[Data provided start]

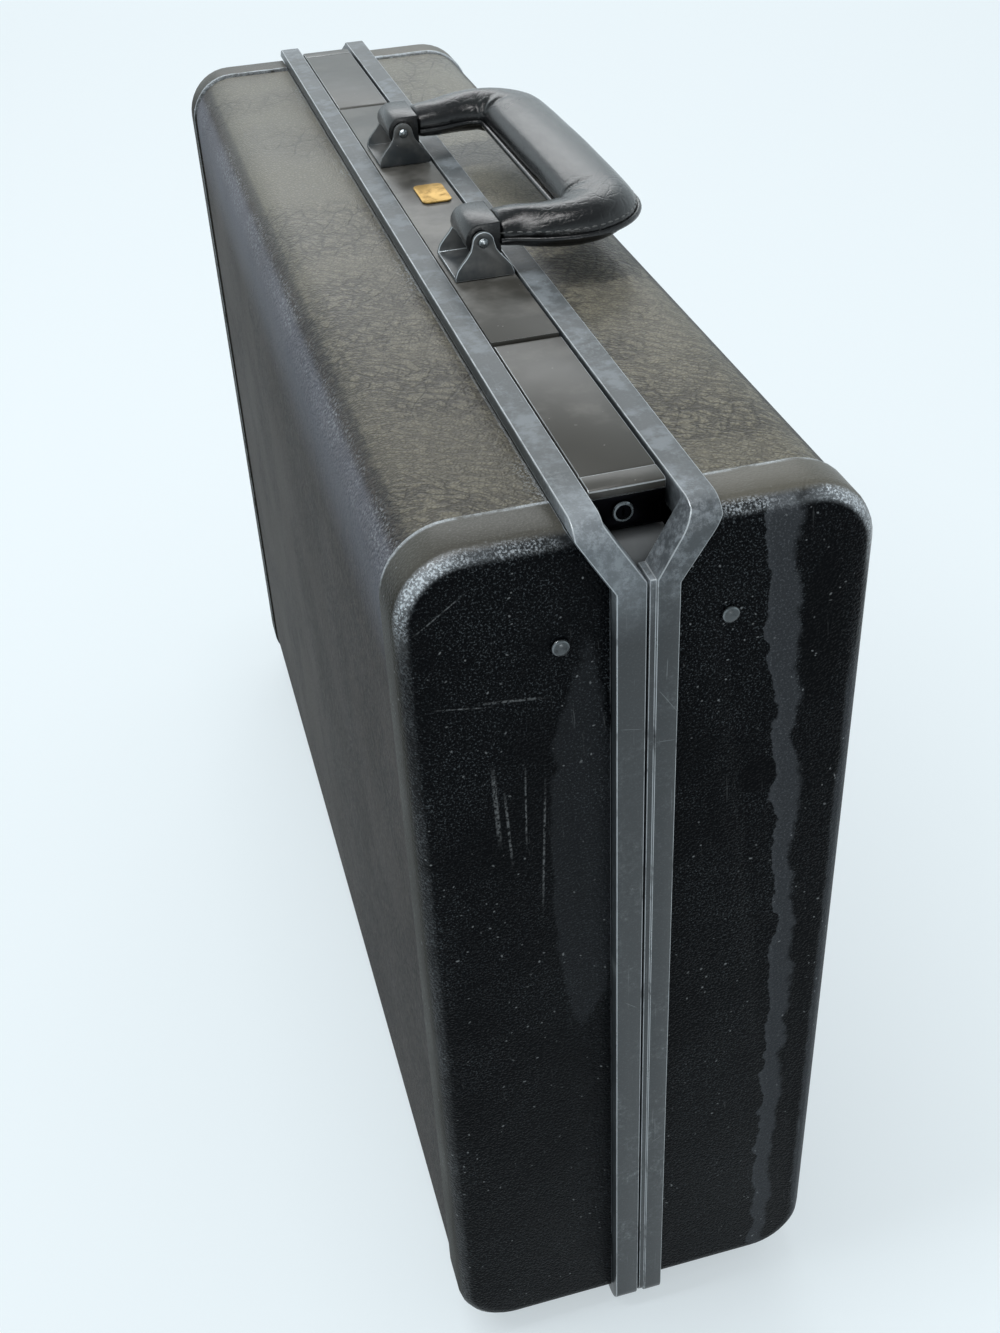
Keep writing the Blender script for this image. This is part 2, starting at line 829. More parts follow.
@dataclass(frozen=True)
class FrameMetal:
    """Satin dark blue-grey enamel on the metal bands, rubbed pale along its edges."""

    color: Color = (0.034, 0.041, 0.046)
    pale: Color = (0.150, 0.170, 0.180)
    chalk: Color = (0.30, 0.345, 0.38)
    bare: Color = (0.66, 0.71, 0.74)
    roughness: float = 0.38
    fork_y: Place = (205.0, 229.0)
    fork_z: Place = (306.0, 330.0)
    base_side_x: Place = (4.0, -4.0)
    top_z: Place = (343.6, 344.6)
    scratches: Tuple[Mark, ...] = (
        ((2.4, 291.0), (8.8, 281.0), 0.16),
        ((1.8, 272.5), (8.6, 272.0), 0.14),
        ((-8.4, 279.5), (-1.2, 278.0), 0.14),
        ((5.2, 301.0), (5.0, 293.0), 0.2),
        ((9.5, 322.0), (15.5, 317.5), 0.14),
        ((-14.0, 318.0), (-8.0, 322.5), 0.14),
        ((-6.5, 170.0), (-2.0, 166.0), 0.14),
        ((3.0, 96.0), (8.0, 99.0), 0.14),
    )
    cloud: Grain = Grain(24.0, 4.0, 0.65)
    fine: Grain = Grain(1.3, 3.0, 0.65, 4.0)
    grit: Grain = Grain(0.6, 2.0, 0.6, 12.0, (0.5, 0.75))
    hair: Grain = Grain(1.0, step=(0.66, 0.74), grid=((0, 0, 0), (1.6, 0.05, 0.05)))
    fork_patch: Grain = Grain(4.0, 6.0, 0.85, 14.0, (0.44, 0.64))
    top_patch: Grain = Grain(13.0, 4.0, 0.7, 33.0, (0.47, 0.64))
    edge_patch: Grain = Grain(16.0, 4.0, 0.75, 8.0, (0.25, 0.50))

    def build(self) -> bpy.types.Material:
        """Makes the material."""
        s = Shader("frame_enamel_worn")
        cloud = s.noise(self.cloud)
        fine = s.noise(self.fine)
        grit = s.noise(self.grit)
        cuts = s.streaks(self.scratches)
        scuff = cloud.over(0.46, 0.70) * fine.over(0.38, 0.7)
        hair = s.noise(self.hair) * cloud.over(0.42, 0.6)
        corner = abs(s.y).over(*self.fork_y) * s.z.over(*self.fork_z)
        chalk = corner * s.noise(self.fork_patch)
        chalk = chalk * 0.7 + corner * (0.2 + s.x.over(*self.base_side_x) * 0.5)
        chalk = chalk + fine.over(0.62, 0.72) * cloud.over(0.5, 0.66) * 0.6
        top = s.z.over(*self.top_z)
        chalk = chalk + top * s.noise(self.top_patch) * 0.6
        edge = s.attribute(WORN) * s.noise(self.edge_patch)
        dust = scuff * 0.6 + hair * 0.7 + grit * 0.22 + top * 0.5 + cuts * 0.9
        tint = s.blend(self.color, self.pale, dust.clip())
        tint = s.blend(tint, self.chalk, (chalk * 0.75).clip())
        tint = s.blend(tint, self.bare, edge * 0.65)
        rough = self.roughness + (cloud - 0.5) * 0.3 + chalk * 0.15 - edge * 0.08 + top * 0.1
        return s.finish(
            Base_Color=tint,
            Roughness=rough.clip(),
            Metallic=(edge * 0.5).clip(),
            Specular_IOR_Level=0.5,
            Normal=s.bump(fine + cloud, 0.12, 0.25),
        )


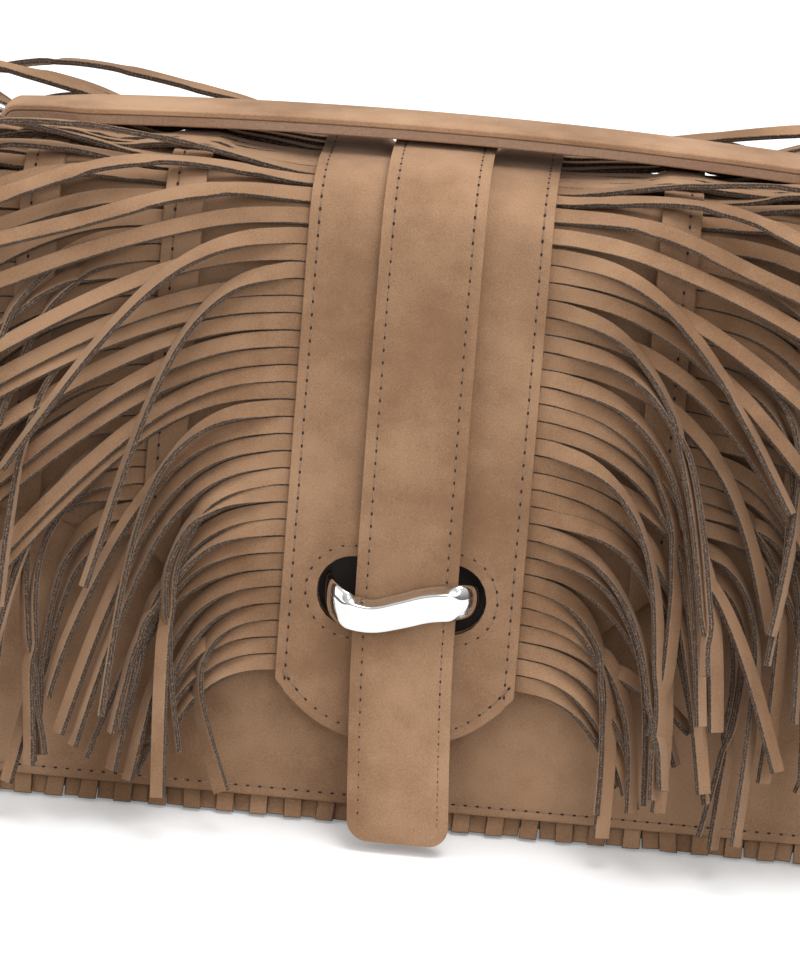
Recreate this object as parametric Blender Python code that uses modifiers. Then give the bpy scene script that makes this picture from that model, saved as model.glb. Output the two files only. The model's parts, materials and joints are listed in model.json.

[Data provided end]

> [What is expected]: Print every line of the records exactly. Omit nothing.

> [Exercise solution]:
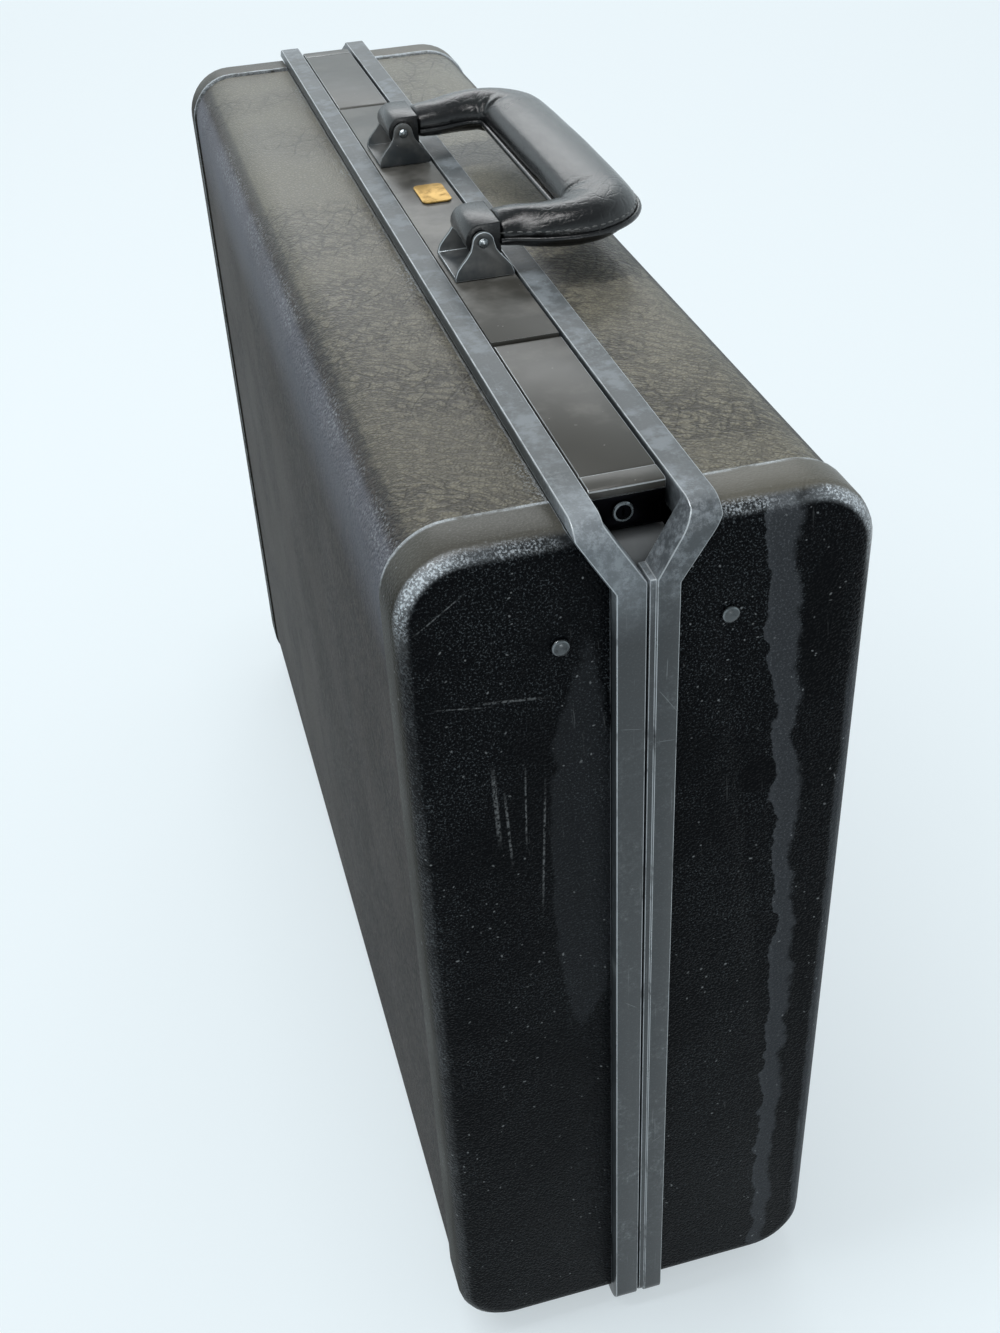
Keep writing the Blender script for this image. This is part 2, starting at line 829. More parts follow.
@dataclass(frozen=True)
class FrameMetal:
    """Satin dark blue-grey enamel on the metal bands, rubbed pale along its edges."""

    color: Color = (0.034, 0.041, 0.046)
    pale: Color = (0.150, 0.170, 0.180)
    chalk: Color = (0.30, 0.345, 0.38)
    bare: Color = (0.66, 0.71, 0.74)
    roughness: float = 0.38
    fork_y: Place = (205.0, 229.0)
    fork_z: Place = (306.0, 330.0)
    base_side_x: Place = (4.0, -4.0)
    top_z: Place = (343.6, 344.6)
    scratches: Tuple[Mark, ...] = (
        ((2.4, 291.0), (8.8, 281.0), 0.16),
        ((1.8, 272.5), (8.6, 272.0), 0.14),
        ((-8.4, 279.5), (-1.2, 278.0), 0.14),
        ((5.2, 301.0), (5.0, 293.0), 0.2),
        ((9.5, 322.0), (15.5, 317.5), 0.14),
        ((-14.0, 318.0), (-8.0, 322.5), 0.14),
        ((-6.5, 170.0), (-2.0, 166.0), 0.14),
        ((3.0, 96.0), (8.0, 99.0), 0.14),
    )
    cloud: Grain = Grain(24.0, 4.0, 0.65)
    fine: Grain = Grain(1.3, 3.0, 0.65, 4.0)
    grit: Grain = Grain(0.6, 2.0, 0.6, 12.0, (0.5, 0.75))
    hair: Grain = Grain(1.0, step=(0.66, 0.74), grid=((0, 0, 0), (1.6, 0.05, 0.05)))
    fork_patch: Grain = Grain(4.0, 6.0, 0.85, 14.0, (0.44, 0.64))
    top_patch: Grain = Grain(13.0, 4.0, 0.7, 33.0, (0.47, 0.64))
    edge_patch: Grain = Grain(16.0, 4.0, 0.75, 8.0, (0.25, 0.50))

    def build(self) -> bpy.types.Material:
        """Makes the material."""
        s = Shader("frame_enamel_worn")
        cloud = s.noise(self.cloud)
        fine = s.noise(self.fine)
        grit = s.noise(self.grit)
        cuts = s.streaks(self.scratches)
        scuff = cloud.over(0.46, 0.70) * fine.over(0.38, 0.7)
        hair = s.noise(self.hair) * cloud.over(0.42, 0.6)
        corner = abs(s.y).over(*self.fork_y) * s.z.over(*self.fork_z)
        chalk = corner * s.noise(self.fork_patch)
        chalk = chalk * 0.7 + corner * (0.2 + s.x.over(*self.base_side_x) * 0.5)
        chalk = chalk + fine.over(0.62, 0.72) * cloud.over(0.5, 0.66) * 0.6
        top = s.z.over(*self.top_z)
        chalk = chalk + top * s.noise(self.top_patch) * 0.6
        edge = s.attribute(WORN) * s.noise(self.edge_patch)
        dust = scuff * 0.6 + hair * 0.7 + grit * 0.22 + top * 0.5 + cuts * 0.9
        tint = s.blend(self.color, self.pale, dust.clip())
        tint = s.blend(tint, self.chalk, (chalk * 0.75).clip())
        tint = s.blend(tint, self.bare, edge * 0.65)
        rough = self.roughness + (cloud - 0.5) * 0.3 + chalk * 0.15 - edge * 0.08 + top * 0.1
        return s.finish(
            Base_Color=tint,
            Roughness=rough.clip(),
            Metallic=(edge * 0.5).clip(),
            Specular_IOR_Level=0.5,
            Normal=s.bump(fine + cloud, 0.12, 0.25),
        )


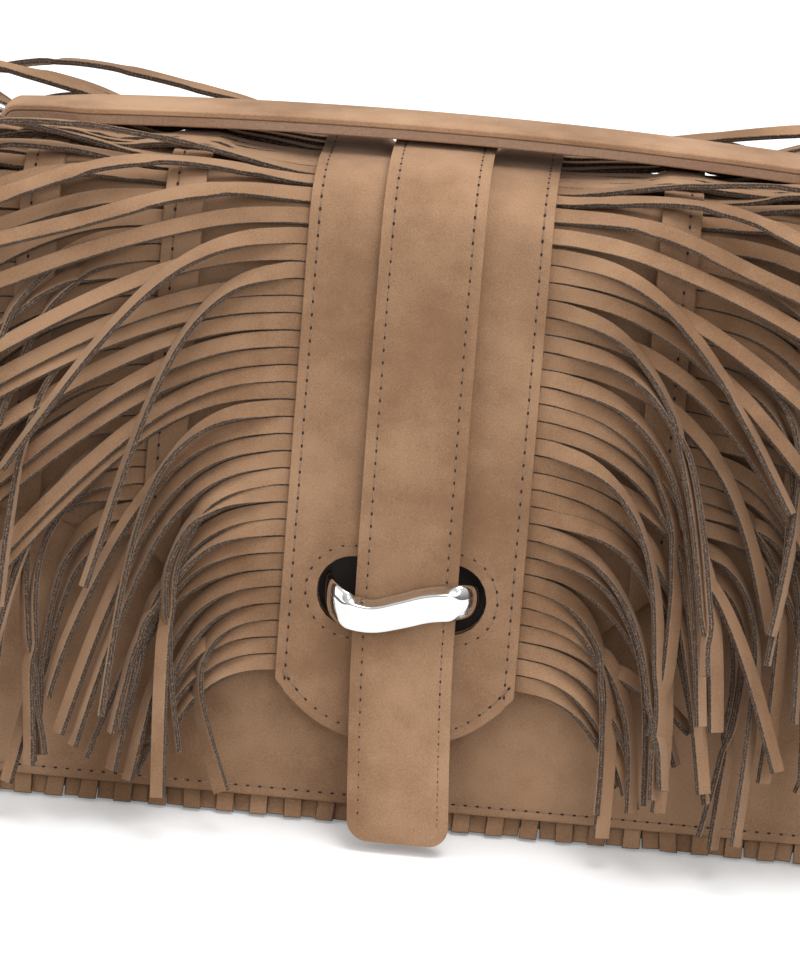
Recreate this object as parametric Blender Python code that uses modifiers. Then give the bpy scene script that makes this picture from that model, saved as model.glb. Output the two files only. The model's parts, materials and joints are listed in model.json.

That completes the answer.